» DO THIS
Print the entire listing. Each line must match the original exactly.

────────────────

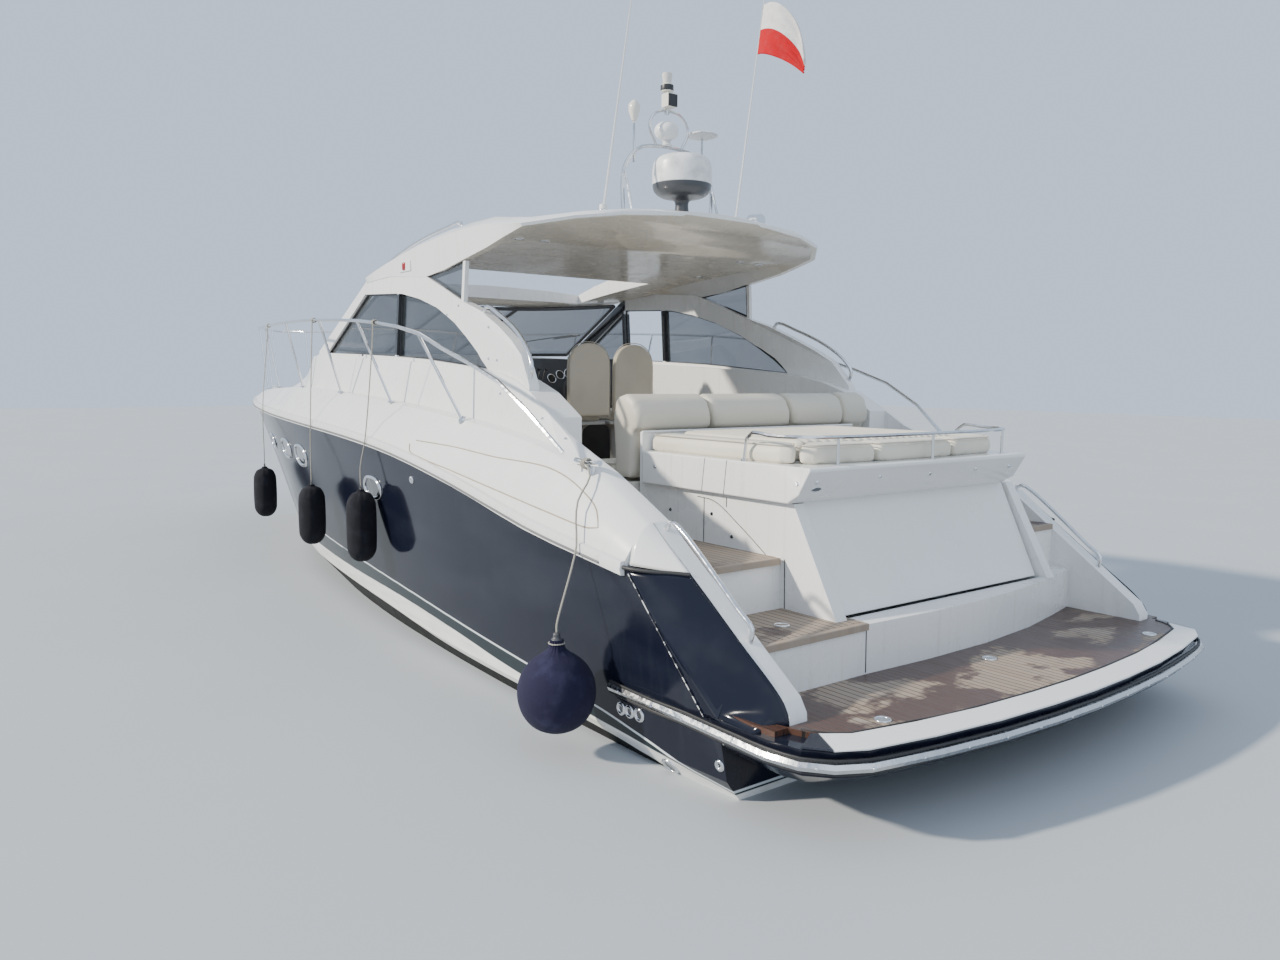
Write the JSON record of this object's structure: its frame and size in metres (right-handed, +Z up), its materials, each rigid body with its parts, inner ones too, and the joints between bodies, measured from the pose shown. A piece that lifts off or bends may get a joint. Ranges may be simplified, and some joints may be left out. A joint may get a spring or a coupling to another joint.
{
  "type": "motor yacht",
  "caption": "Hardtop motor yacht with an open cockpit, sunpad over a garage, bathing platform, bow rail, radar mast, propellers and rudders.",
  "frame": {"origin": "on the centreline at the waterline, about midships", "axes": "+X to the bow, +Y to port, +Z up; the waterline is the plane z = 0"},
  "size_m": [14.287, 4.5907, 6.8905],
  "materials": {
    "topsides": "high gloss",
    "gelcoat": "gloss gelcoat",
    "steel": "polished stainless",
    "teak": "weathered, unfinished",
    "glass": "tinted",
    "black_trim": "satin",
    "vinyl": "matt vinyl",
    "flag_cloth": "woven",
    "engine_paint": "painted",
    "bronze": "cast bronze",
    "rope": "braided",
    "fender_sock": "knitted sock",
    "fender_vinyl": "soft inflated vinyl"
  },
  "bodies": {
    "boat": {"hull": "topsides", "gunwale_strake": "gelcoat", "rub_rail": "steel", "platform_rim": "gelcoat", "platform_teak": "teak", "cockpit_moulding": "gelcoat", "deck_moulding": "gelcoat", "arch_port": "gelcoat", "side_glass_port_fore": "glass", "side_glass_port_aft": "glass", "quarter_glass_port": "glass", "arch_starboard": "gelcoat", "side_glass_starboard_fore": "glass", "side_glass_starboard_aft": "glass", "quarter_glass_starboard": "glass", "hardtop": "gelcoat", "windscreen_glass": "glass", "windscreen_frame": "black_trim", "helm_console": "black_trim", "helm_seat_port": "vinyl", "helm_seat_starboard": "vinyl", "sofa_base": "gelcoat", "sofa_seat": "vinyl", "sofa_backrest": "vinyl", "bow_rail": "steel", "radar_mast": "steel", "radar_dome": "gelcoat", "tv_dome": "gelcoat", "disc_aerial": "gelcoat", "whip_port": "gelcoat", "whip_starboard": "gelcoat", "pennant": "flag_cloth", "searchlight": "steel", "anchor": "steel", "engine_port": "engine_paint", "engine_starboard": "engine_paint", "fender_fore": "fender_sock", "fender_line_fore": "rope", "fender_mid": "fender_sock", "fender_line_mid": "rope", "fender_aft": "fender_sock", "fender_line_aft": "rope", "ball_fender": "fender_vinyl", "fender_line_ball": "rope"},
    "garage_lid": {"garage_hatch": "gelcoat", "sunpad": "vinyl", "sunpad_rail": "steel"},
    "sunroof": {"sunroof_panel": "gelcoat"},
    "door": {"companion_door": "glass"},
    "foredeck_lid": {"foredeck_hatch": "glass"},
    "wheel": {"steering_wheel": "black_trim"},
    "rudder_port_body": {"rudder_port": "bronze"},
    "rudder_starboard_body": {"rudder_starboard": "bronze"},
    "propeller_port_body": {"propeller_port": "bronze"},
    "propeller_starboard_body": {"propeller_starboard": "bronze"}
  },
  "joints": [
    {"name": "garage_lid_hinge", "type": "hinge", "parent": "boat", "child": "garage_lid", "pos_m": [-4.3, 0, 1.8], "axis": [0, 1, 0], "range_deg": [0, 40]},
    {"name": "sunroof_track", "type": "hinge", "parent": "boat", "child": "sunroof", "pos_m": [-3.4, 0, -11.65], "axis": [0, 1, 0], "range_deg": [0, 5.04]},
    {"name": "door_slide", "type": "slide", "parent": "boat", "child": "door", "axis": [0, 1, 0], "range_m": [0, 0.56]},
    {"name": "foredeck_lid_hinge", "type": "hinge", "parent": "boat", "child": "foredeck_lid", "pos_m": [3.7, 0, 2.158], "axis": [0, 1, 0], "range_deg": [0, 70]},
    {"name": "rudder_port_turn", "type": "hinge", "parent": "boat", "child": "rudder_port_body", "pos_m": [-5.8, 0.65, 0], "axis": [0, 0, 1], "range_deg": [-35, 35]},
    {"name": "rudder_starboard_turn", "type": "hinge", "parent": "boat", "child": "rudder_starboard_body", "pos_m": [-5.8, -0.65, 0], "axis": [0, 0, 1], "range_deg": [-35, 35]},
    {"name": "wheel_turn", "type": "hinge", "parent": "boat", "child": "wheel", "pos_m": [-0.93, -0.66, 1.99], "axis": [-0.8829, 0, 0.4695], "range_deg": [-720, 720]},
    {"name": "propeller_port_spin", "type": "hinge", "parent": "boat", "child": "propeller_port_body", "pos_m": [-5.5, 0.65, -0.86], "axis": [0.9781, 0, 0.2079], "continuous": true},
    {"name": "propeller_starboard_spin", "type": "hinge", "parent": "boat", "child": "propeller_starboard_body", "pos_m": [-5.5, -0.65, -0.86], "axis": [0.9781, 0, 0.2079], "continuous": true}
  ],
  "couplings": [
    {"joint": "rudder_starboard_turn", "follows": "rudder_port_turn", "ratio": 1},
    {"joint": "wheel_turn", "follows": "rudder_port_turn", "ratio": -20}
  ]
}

────────────────

» OUTPUT BELOW
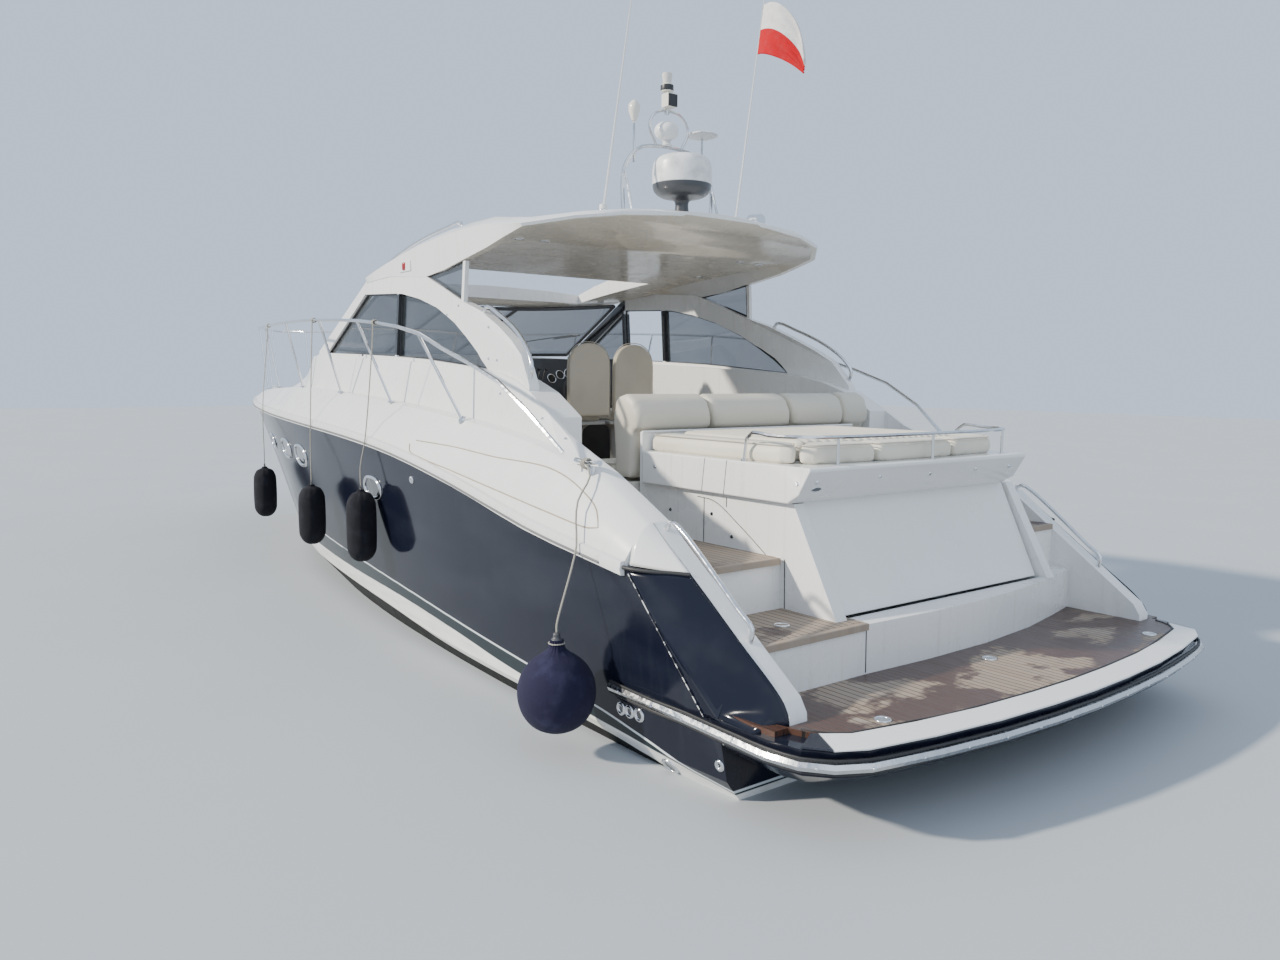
Write the JSON record of this object's structure: its frame and size in metres (right-handed, +Z up), its materials, each rigid body with its parts, inner ones too, and the joints between bodies, measured from the pose shown. A piece that lifts off or bends may get a joint. Ranges may be simplified, and some joints may be left out. A joint may get a spring or a coupling to another joint.
{
  "type": "motor yacht",
  "caption": "Hardtop motor yacht with an open cockpit, sunpad over a garage, bathing platform, bow rail, radar mast, propellers and rudders.",
  "frame": {"origin": "on the centreline at the waterline, about midships", "axes": "+X to the bow, +Y to port, +Z up; the waterline is the plane z = 0"},
  "size_m": [14.287, 4.5907, 6.8905],
  "materials": {
    "topsides": "high gloss",
    "gelcoat": "gloss gelcoat",
    "steel": "polished stainless",
    "teak": "weathered, unfinished",
    "glass": "tinted",
    "black_trim": "satin",
    "vinyl": "matt vinyl",
    "flag_cloth": "woven",
    "engine_paint": "painted",
    "bronze": "cast bronze",
    "rope": "braided",
    "fender_sock": "knitted sock",
    "fender_vinyl": "soft inflated vinyl"
  },
  "bodies": {
    "boat": {"hull": "topsides", "gunwale_strake": "gelcoat", "rub_rail": "steel", "platform_rim": "gelcoat", "platform_teak": "teak", "cockpit_moulding": "gelcoat", "deck_moulding": "gelcoat", "arch_port": "gelcoat", "side_glass_port_fore": "glass", "side_glass_port_aft": "glass", "quarter_glass_port": "glass", "arch_starboard": "gelcoat", "side_glass_starboard_fore": "glass", "side_glass_starboard_aft": "glass", "quarter_glass_starboard": "glass", "hardtop": "gelcoat", "windscreen_glass": "glass", "windscreen_frame": "black_trim", "helm_console": "black_trim", "helm_seat_port": "vinyl", "helm_seat_starboard": "vinyl", "sofa_base": "gelcoat", "sofa_seat": "vinyl", "sofa_backrest": "vinyl", "bow_rail": "steel", "radar_mast": "steel", "radar_dome": "gelcoat", "tv_dome": "gelcoat", "disc_aerial": "gelcoat", "whip_port": "gelcoat", "whip_starboard": "gelcoat", "pennant": "flag_cloth", "searchlight": "steel", "anchor": "steel", "engine_port": "engine_paint", "engine_starboard": "engine_paint", "fender_fore": "fender_sock", "fender_line_fore": "rope", "fender_mid": "fender_sock", "fender_line_mid": "rope", "fender_aft": "fender_sock", "fender_line_aft": "rope", "ball_fender": "fender_vinyl", "fender_line_ball": "rope"},
    "garage_lid": {"garage_hatch": "gelcoat", "sunpad": "vinyl", "sunpad_rail": "steel"},
    "sunroof": {"sunroof_panel": "gelcoat"},
    "door": {"companion_door": "glass"},
    "foredeck_lid": {"foredeck_hatch": "glass"},
    "wheel": {"steering_wheel": "black_trim"},
    "rudder_port_body": {"rudder_port": "bronze"},
    "rudder_starboard_body": {"rudder_starboard": "bronze"},
    "propeller_port_body": {"propeller_port": "bronze"},
    "propeller_starboard_body": {"propeller_starboard": "bronze"}
  },
  "joints": [
    {"name": "garage_lid_hinge", "type": "hinge", "parent": "boat", "child": "garage_lid", "pos_m": [-4.3, 0, 1.8], "axis": [0, 1, 0], "range_deg": [0, 40]},
    {"name": "sunroof_track", "type": "hinge", "parent": "boat", "child": "sunroof", "pos_m": [-3.4, 0, -11.65], "axis": [0, 1, 0], "range_deg": [0, 5.04]},
    {"name": "door_slide", "type": "slide", "parent": "boat", "child": "door", "axis": [0, 1, 0], "range_m": [0, 0.56]},
    {"name": "foredeck_lid_hinge", "type": "hinge", "parent": "boat", "child": "foredeck_lid", "pos_m": [3.7, 0, 2.158], "axis": [0, 1, 0], "range_deg": [0, 70]},
    {"name": "rudder_port_turn", "type": "hinge", "parent": "boat", "child": "rudder_port_body", "pos_m": [-5.8, 0.65, 0], "axis": [0, 0, 1], "range_deg": [-35, 35]},
    {"name": "rudder_starboard_turn", "type": "hinge", "parent": "boat", "child": "rudder_starboard_body", "pos_m": [-5.8, -0.65, 0], "axis": [0, 0, 1], "range_deg": [-35, 35]},
    {"name": "wheel_turn", "type": "hinge", "parent": "boat", "child": "wheel", "pos_m": [-0.93, -0.66, 1.99], "axis": [-0.8829, 0, 0.4695], "range_deg": [-720, 720]},
    {"name": "propeller_port_spin", "type": "hinge", "parent": "boat", "child": "propeller_port_body", "pos_m": [-5.5, 0.65, -0.86], "axis": [0.9781, 0, 0.2079], "continuous": true},
    {"name": "propeller_starboard_spin", "type": "hinge", "parent": "boat", "child": "propeller_starboard_body", "pos_m": [-5.5, -0.65, -0.86], "axis": [0.9781, 0, 0.2079], "continuous": true}
  ],
  "couplings": [
    {"joint": "rudder_starboard_turn", "follows": "rudder_port_turn", "ratio": 1},
    {"joint": "wheel_turn", "follows": "rudder_port_turn", "ratio": -20}
  ]
}